- WRITTEN REQUEST
Go through the lines below. Copy those with "object".

____

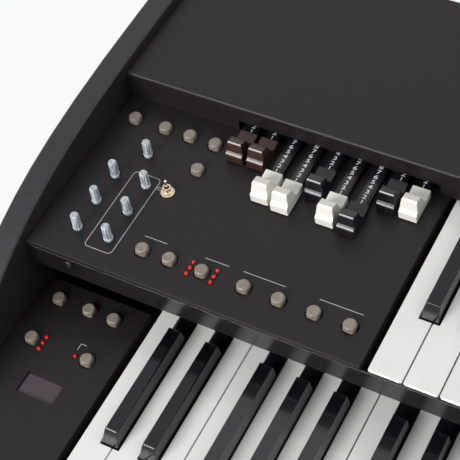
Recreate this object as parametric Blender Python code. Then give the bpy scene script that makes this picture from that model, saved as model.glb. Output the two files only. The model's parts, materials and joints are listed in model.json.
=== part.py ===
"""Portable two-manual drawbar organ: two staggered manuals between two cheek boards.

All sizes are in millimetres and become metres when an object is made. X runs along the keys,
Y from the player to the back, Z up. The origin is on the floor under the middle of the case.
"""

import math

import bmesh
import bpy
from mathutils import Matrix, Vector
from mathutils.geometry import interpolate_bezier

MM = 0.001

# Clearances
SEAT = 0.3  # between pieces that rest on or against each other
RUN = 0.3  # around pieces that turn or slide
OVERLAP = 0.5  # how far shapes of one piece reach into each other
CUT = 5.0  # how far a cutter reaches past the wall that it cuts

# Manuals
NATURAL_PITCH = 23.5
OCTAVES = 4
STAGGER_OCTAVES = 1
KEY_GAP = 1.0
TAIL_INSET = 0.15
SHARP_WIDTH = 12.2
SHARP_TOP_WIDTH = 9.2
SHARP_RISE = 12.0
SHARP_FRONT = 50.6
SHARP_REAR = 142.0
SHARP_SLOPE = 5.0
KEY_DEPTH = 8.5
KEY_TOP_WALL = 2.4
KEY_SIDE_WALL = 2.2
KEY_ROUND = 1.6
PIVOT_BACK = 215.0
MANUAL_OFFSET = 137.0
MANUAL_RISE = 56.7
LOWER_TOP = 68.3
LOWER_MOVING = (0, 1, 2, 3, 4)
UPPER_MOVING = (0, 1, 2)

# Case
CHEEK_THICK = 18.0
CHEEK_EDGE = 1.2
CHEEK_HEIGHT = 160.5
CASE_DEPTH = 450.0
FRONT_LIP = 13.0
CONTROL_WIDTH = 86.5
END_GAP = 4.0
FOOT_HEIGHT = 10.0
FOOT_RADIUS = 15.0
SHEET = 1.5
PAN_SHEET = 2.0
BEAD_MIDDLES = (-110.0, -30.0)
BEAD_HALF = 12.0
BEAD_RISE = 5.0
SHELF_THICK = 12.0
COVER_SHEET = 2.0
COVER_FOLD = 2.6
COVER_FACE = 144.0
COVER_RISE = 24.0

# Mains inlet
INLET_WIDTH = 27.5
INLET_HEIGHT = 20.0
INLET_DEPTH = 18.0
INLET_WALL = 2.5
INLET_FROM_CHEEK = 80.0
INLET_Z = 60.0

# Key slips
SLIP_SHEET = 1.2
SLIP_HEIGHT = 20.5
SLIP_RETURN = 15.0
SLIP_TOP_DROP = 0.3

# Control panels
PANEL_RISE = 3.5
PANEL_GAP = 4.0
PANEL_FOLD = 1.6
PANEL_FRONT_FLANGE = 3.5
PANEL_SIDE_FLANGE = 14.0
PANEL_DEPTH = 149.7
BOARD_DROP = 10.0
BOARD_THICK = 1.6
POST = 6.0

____

- FULL ANSWER
Recreate this object as parametric Blender Python code. Then give the bpy scene script that makes this picture from that model, saved as model.glb. Output the two files only. The model's parts, materials and joints are listed in model.json.
All sizes are in millimetres and become metres when an object is made. X runs along the keys,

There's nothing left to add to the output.